If the petitioner had simply failed to include an RJI form with the papers that were deemed received for filing in the Franklin County Clerk's office prior to the expiration of the applicable statute of limitations, the Court would have no difficulty in dismissing his petition. The record before the Court demonstrates, however, that the papers originally mailed by the petitioner to the Franklin County Clerk, which were deemed to have been received by the County Clerk no later than January 16, 2007, included a signed RJI. That RJI, however, was not a form RJI but, rather, a typewritten, individualized document. This Court has compared the petitioner's original RJI "form" with the revised form he ultimately filed on January 29, 2007. Other than layout, the primary difference in the two documents is that the later form expands the list of specific causes of action that can be checked off by the filer. It is noted, however, that both documents include an Article 78 proceeding in their respective checklists. Despite other minor differences, this Court is unwilling to conclude that petitioner's use of an individually typed RJI should serve as the basis to deny him adjudication of his case on the merits. Accordingly, the Court finds that the papers filed by the petitioner on January 29, 2007, should be deemed filed nunc pro tunc as of January 16, 2007. See Soto v. Freda, 196 Misc 2d 623.

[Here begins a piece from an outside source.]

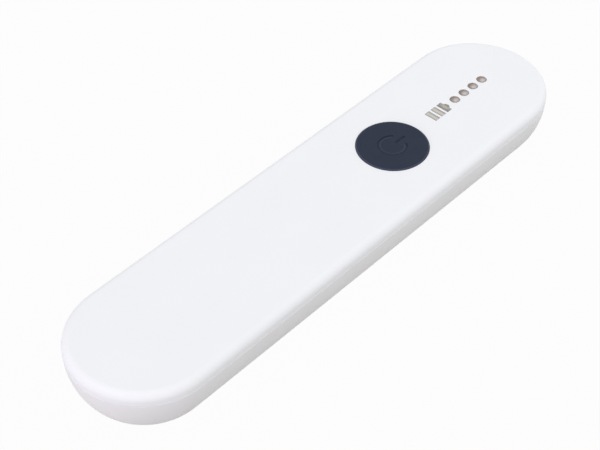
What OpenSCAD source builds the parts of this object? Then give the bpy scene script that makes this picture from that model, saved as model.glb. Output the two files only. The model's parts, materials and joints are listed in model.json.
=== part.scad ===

Based upon all of the above, it is, therefore, the decision of the Court and it is hereby
ORDERED, that the respondent's motion to dismiss is denied; and it is further
ORDERED, that respondent serve a copy of his answering papers on the petitioner on or before July 13, 2007, and that he simultaneously mail his original answering papers to the Clerk of the Court for filing, and mail a further copy of said answering papers to the undersigned; and it is further
ORDERED, that the petitioner mail his original Reply to the respondent's answering papers to the Court Clerk's office, Franklin County Courthouse, 355 West Main Street, Suite 3223, Malone, New York, 12953, on or before August 3, 2007.